__Data block__:
+===+
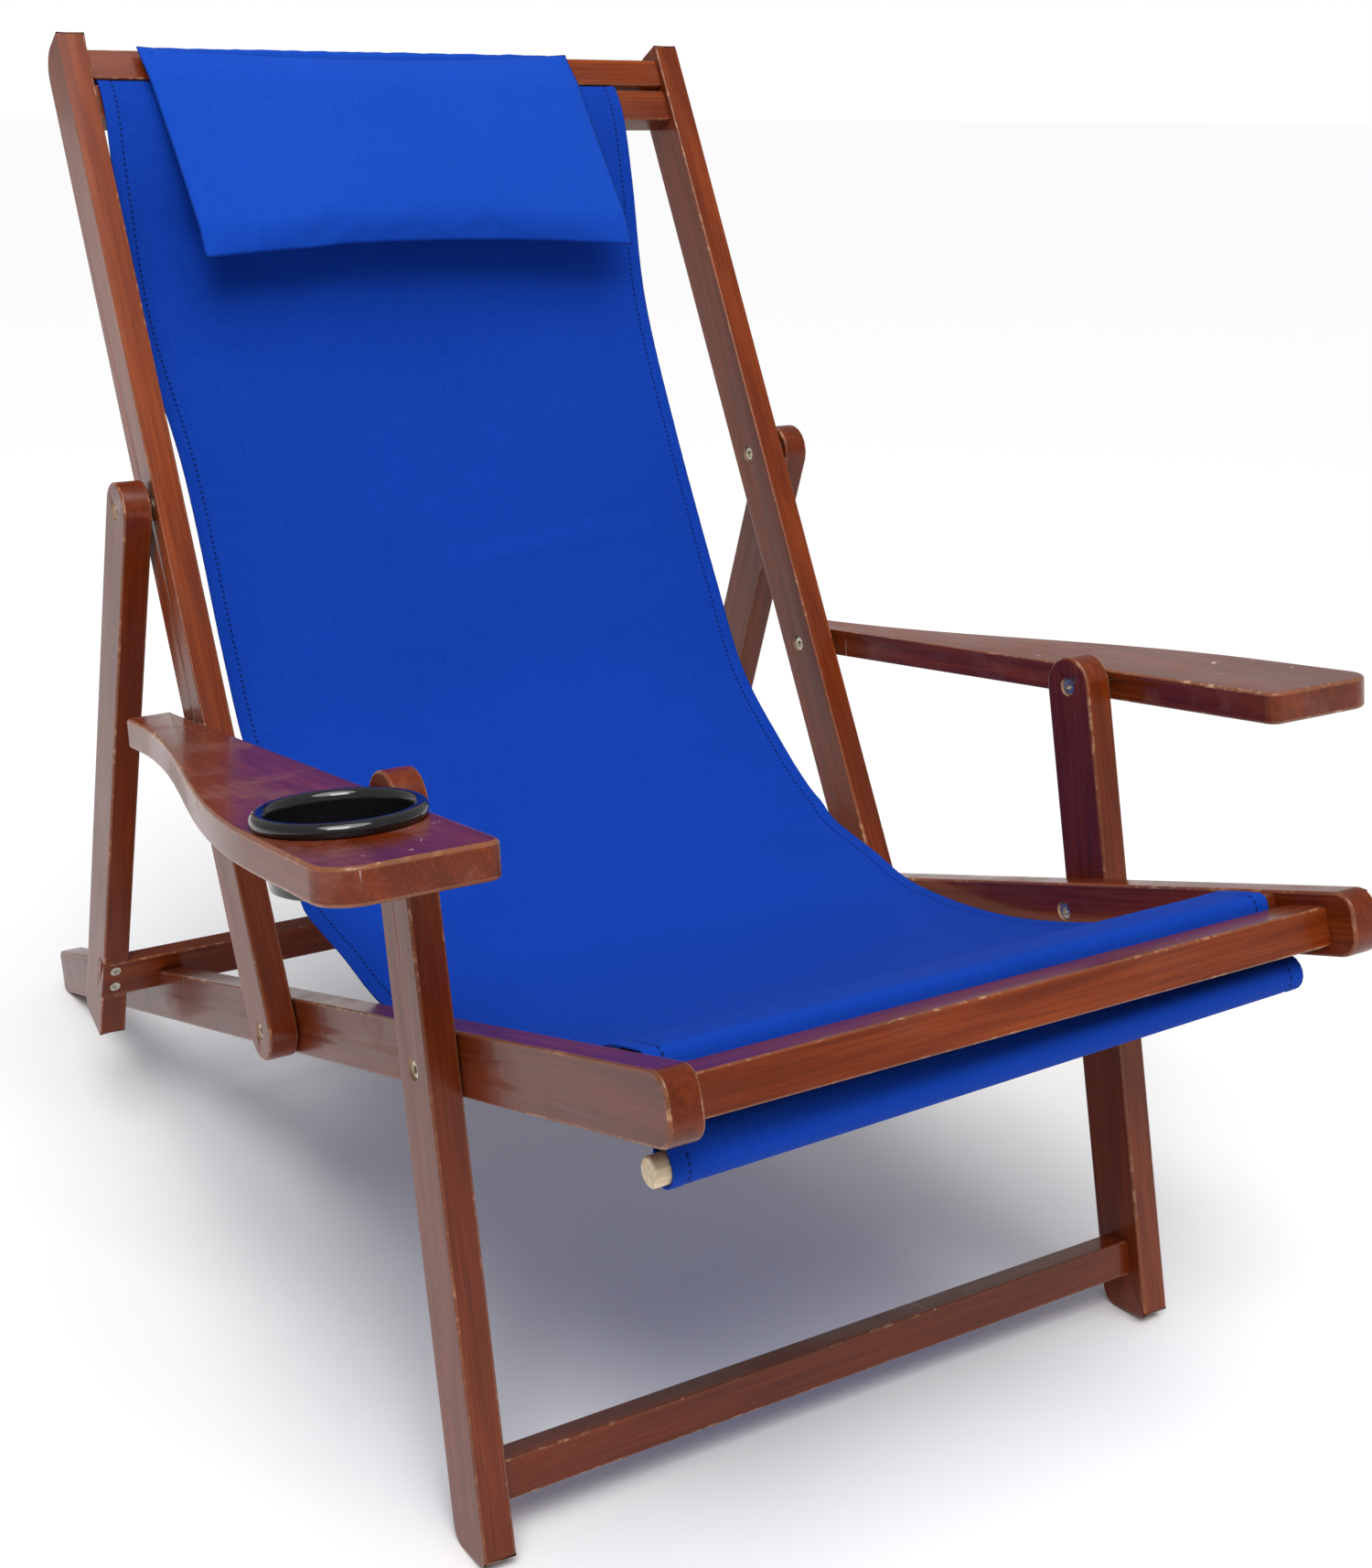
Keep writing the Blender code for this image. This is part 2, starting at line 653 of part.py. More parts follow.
def make_pivots(frames, bodies, steel):
    """The bolts, sleeve nuts, threaded inserts and washers at the five pivots of each side."""
    outer = UPRIGHT_X + BOARD
    sleeve_pivots = (
        ("rail_pivot", "upright", 0.0, RAIL_X, outer, UPRIGHT_X - 1.0, UPRIGHT_X, "seat"),
        ("leg_pivot", "leg", 0.0, RAIL_X, outer, UPRIGHT_X - 1.0, UPRIGHT_X, "seat"),
        ("prop_pivot", "prop", 0.0, UPRIGHT_X, ARM_X + BOARD, outer, ARM_X, "back"),
    )
    arm_pivots = (
        ("arm_front", "leg", LEG_LINK, ARM_X - GAP - UPRIGHT_X - HEAD_RECESS, "leg", 0.0),
        ("arm_rear", "upright", UPRIGHT_LINK, BOARD + INSERT_LENGTH, "back", -ARM_LINK),
    )
    for name, side in SIDES:
        for label, board, s, inner_x, outer_x, gap_low, gap_high, body in sleeve_pivots:
            frame, span = frames[board], outer_x - inner_x
            holder = bodies[body]
            reach = span - 2 * HEAD_RECESS - HEAD_HEIGHT
            bolt(f"{label}_bolt_{name}", frame, s, side, outer_x, -1, reach - 4, steel, holder)
            sleeve_nut(f"{label}_nut_{name}", frame, s, side, inner_x, reach - GAP, steel, holder)
            washer(f"{label}_washer_{name}", frame, s, side, gap_low, gap_high, SLEEVE_RADIUS, steel, holder)
        for label, board, s, length, body, reach_on_arm in arm_pivots:
            frame, holder = frames[board], bodies[body]
            bolt(f"{label}_bolt_{name}", frame, s, side, UPRIGHT_X, 1, length, steel, holder)
            washer(f"{label}_washer_{name}", frame, s, side, outer, ARM_X, SHANK_RADIUS, steel, holder)
            arm = frames["arm"]
            centre, hole = arm.point(side * ARM_X, reach_on_arm, 0), SHANK_RADIUS + GAP
            rings = tube_rings(centre, Vector((side, 0, 0)), 0.5, INSERT_LENGTH, hole, SLEEVE_RADIUS)
            closed_tube(f"{label}_insert_{name}", rings, steel, bodies[f"arm_{name}"])


def make_back_sling(frames, bodies, cloth):
    """The sling from the head dowel, through the slot of the head rails, down to the waist."""
    upright = frames["upright"]
    over = ((755.0, -9.0), (755.0, 12.0), (755.0, 15.5), (754.2, 18.0), (751.5, 18.9), (722.0, 19.5))
    down = ((667.0, 5.0), (567.0, -26.0), (445.0, -35.0), (297.0, -36.0), (216.0, -32.0), (141.0, -3.0))
    waist = ((98.0, 19.0), (84.0, 30.0))
    drop = [Vector(p) for p in (*over, *down, *waist)]
    line = pocket(HEAD_DOWEL, -320, 0, 16) + smooth(drop)
    stations = []
    top, bottom = drop[0].x, drop[-1].x
    for s, n in line:
        right = (along(BACK_RIGHT_EDGE, s), s, n)
        left = (share(SLING_TOP_X[1], SLING_WAIST_X[1], (top - s) / (top - bottom)), s, n)
        stations.append((upright, right, left))
    sling_ribbon("back_sling", stations, cloth, bodies["back"])


def make_seat_sling(frames, bodies, cloth):
    """The sling from the waist over the sling rail, down the slot and round the front dowel in a loop."""
    rail = frames["rail"]
    run = ((30.0, 71.0), (77.0, 45.0), (131.0, 17.0), (240.0, -4.0), (369.0, -3.0), (434.0, 13.0))
    turn = ((460.0, 21.0), (497.0, 21.0), (500.6, 19.2), (502.0, 15.0), (502.0, -14.0))
    line = smooth([Vector(p) for p in (*run, *turn)])
    dowel_ends = (FRONT_DOWEL_RIGHT, FRONT_DOWEL_LEFT)
    around = [[*pocket(centre, 172, 433, 13), Vector(POCKET_END)] for centre in dowel_ends]
    stations = []
    for s, n in line:
        part = (s - run[0][0]) / 90.0
        edges = [share(waist, seat, part) for waist, seat in zip(SLING_WAIST_X, SLING_SEAT_X)]
        stations.append((rail, (edges[0], s, n), (edges[1], s, n)))
    for one, other in zip(*around):
        stations.append((rail, (SLING_SEAT_X[0], *one), (SLING_SEAT_X[1], *other)))
    sling_ribbon("seat_sling", stations, cloth, bodies["seat"])


def make_dowel(name, frame, right, left, finish, body):
    """A round stick between two ends, each (x, s, n)."""
    start, end = frame.point(*right), frame.point(*left)
    axis = (end - start).normalized()
    length = (end - start).length
    profile = [
        (0, DOWEL_RADIUS - 1),
        (1, DOWEL_RADIUS),
        (length - 1, DOWEL_RADIUS),
        (length, DOWEL_RADIUS - 1),
    ]
    loft(name, turned_rings(start, axis, profile), finish, body, smooth_shaded=True)


def make_pillow(frames, bodies, cloth):
    """A flat head pillow that hangs in front of the head rails from a flap laid over the upper one."""
    upright = frames["upright"]
    outline = rounded(
        [
            (PILLOW_TOP, 21.5, 4),
            (PILLOW_TOP, 32, 6),
            (PILLOW_TOP - 30, 42, 20),
            (PILLOW_BOTTOM + 26, 40, 18),
            (PILLOW_BOTTOM, 27, 6),
            (PILLOW_BOTTOM, 16, 5),
            (700, 23, 0),
        ]
    )
    middle = Vector(((PILLOW_BOTTOM + PILLOW_TOP) / 2, 27.0))
    inner = PILLOW_HALF_WIDTH - 15
    rings = []
    for x, size in ((-PILLOW_HALF_WIDTH, 0.75), (-inner, 1), (inner, 1), (PILLOW_HALF_WIDTH, 0.75)):
        ring = []
        for point in outline:
            s, n = middle + (point - middle) * Vector((share(1, size, 0.2), size))
            shift = share(-10.5, -30.0, (s - PILLOW_BOTTOM) / (PILLOW_TOP - PILLOW_BOTTOM))
            ring.append(upright.point(x + shift, s, n))
        rings.append(ring)
    loft("pillow", rings, cloth, bodies["pillow"], smooth_shaded=True)
    front = ((777.0, 18.6), (782.6, 18.4), (784.6, 17.4), (785.2, 15.0))
    rear = ((785.2, -4.0), (784.6, -6.4), (782.6, -7.4), (760.5, -7.6))
    stations = [(upright, (-205.0, *p), (150.0, *p)) for p in (*front, *rear)]
    sling_ribbon("pillow_flap", stations, cloth, bodies["back"])


def main():
    for leftover in list(bpy.data.objects):
        bpy.data.objects.remove(leftover, do_unlink=True)
    wood = material("stained_wood", (0.30, 0.085, 0.035), 0.3)
    bare_wood = material("bare_dowel", (0.72, 0.56, 0.36), 0.6)
    cloth = material("blue_canvas", (0.008, 0.09, 0.62), 0.85)
    pillow_cloth = material("pillow_canvas", (0.012, 0.11, 0.66), 0.85)
    plastic = material("black_plastic", (0.01, 0.01, 0.011), 0.15)
    steel = material("zinc_steel", (0.62, 0.58, 0.5), 0.35, 1.0)
    frames, bodies = layout()
    make_seat_rails(frames, bodies, wood)
    make_uprights(frames, bodies, wood)
    make_legs(frames, bodies, wood)
    make_prop_frame(frames, bodies, wood, steel)
    make_armrests(frames, bodies, wood)
    make_cup_holder(frames, bodies, plastic)
    make_pivots(frames, bodies, steel)
    make_back_sling(frames, bodies, cloth)
    make_seat_sling(frames, bodies, cloth)
    head = ((SLING_TOP_X[0] - 2, *HEAD_DOWEL), (SLING_TOP_X[1] + 2, *HEAD_DOWEL))
    make_dowel("head_dowel", frames["upright"], *head, bare_wood, bodies["back"])
    front = ((SLING_SEAT_X[0] - 9, *FRONT_DOWEL_RIGHT), (SLING_SEAT_X[1] - 3, *FRONT_DOWEL_LEFT))
    make_dowel("front_dowel", frames["rail"], *front, bare_wood, bodies["seat"])
    make_pillow(frames, bodies, pillow_cloth)


main()
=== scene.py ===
"""Looks of the folding wooden beach chair: timber, sling, head pillow, cup, floor, light and camera.

Lengths are in metres. The chair faces -Y and the sitter's left is +X. Points in a side view are (s, n):
s runs along a board from its pivot and n out of its front or top edge.
"""

import json
import math

import bmesh
import bpy
from mathutils import Matrix, Vector, noise

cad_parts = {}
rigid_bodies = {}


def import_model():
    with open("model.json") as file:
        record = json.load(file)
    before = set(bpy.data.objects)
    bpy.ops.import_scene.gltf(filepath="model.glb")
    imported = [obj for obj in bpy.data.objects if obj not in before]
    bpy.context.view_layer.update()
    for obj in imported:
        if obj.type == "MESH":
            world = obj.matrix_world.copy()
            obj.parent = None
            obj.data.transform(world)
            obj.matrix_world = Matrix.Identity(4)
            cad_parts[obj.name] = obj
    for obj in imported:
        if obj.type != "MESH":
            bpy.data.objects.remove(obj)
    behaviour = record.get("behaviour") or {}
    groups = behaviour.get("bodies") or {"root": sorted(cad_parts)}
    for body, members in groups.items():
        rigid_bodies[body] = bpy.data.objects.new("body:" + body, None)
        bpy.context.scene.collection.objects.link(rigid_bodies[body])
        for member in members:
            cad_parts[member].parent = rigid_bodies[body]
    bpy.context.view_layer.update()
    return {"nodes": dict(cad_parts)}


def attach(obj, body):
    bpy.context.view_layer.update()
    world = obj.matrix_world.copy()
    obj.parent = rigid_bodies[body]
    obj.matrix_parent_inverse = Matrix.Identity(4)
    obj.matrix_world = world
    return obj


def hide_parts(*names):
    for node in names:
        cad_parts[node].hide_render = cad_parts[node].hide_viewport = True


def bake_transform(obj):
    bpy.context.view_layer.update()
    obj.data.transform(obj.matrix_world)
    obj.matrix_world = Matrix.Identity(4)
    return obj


MM = 0.001
RAIL_SLOPE, BACK_LEAN, LEG_LEAN, PROP_LEAN, ARM_SLOPE = 17.4, 28.93, 12.987, -18.3, 7.683
RAIL_PIVOT = Vector((-0.05533, 0.21965))
FRONT_ARM_PIVOT = Vector((-0.29139, 0.46498))

for leftover in list(bpy.data.objects):
    bpy.data.objects.remove(leftover, do_unlink=True)
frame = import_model()
NODES = frame["nodes"]


# Side views


class SideView:
    """Turns (s, n) in millimetres along and out of a board into points of the chair."""

    def __init__(self, origin, along, out):
        self.origin, self.along, self.out = origin, Vector(along), Vector(out)

    def point(self, x, s, n):
        y, z = self.origin + (s * self.along + n * self.out) * MM
        return Vector((x * MM, y, z))


def leaning(origin, lean):
    a = math.radians(lean)
    return SideView(origin, (math.sin(a), math.cos(a)), (-math.cos(a), math.sin(a)))


def sloping(origin, slope):
    a = math.radians(slope)
    return SideView(origin, (-math.cos(a), math.sin(a)), (math.sin(a), math.cos(a)))


RAIL = sloping(RAIL_PIVOT, RAIL_SLOPE)
UPRIGHT = leaning(RAIL_PIVOT, BACK_LEAN)
ARM = sloping(FRONT_ARM_PIVOT, ARM_SLOPE)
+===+
__Exercise details__: Starting at the line that contains "0.01, 0.011), 0.15)" and ending at the line that contains "for body, members", retype each line exactly; omit everything outside that range.

__Task response__:
    plastic = material("black_plastic", (0.01, 0.01, 0.011), 0.15)
    steel = material("zinc_steel", (0.62, 0.58, 0.5), 0.35, 1.0)
    frames, bodies = layout()
    make_seat_rails(frames, bodies, wood)
    make_uprights(frames, bodies, wood)
    make_legs(frames, bodies, wood)
    make_prop_frame(frames, bodies, wood, steel)
    make_armrests(frames, bodies, wood)
    make_cup_holder(frames, bodies, plastic)
    make_pivots(frames, bodies, steel)
    make_back_sling(frames, bodies, cloth)
    make_seat_sling(frames, bodies, cloth)
    head = ((SLING_TOP_X[0] - 2, *HEAD_DOWEL), (SLING_TOP_X[1] + 2, *HEAD_DOWEL))
    make_dowel("head_dowel", frames["upright"], *head, bare_wood, bodies["back"])
    front = ((SLING_SEAT_X[0] - 9, *FRONT_DOWEL_RIGHT), (SLING_SEAT_X[1] - 3, *FRONT_DOWEL_LEFT))
    make_dowel("front_dowel", frames["rail"], *front, bare_wood, bodies["seat"])
    make_pillow(frames, bodies, pillow_cloth)


main()
=== scene.py ===
"""Looks of the folding wooden beach chair: timber, sling, head pillow, cup, floor, light and camera.

Lengths are in metres. The chair faces -Y and the sitter's left is +X. Points in a side view are (s, n):
s runs along a board from its pivot and n out of its front or top edge.
"""

import json
import math

import bmesh
import bpy
from mathutils import Matrix, Vector, noise

cad_parts = {}
rigid_bodies = {}


def import_model():
    with open("model.json") as file:
        record = json.load(file)
    before = set(bpy.data.objects)
    bpy.ops.import_scene.gltf(filepath="model.glb")
    imported = [obj for obj in bpy.data.objects if obj not in before]
    bpy.context.view_layer.update()
    for obj in imported:
        if obj.type == "MESH":
            world = obj.matrix_world.copy()
            obj.parent = None
            obj.data.transform(world)
            obj.matrix_world = Matrix.Identity(4)
            cad_parts[obj.name] = obj
    for obj in imported:
        if obj.type != "MESH":
            bpy.data.objects.remove(obj)
    behaviour = record.get("behaviour") or {}
    groups = behaviour.get("bodies") or {"root": sorted(cad_parts)}
    for body, members in groups.items():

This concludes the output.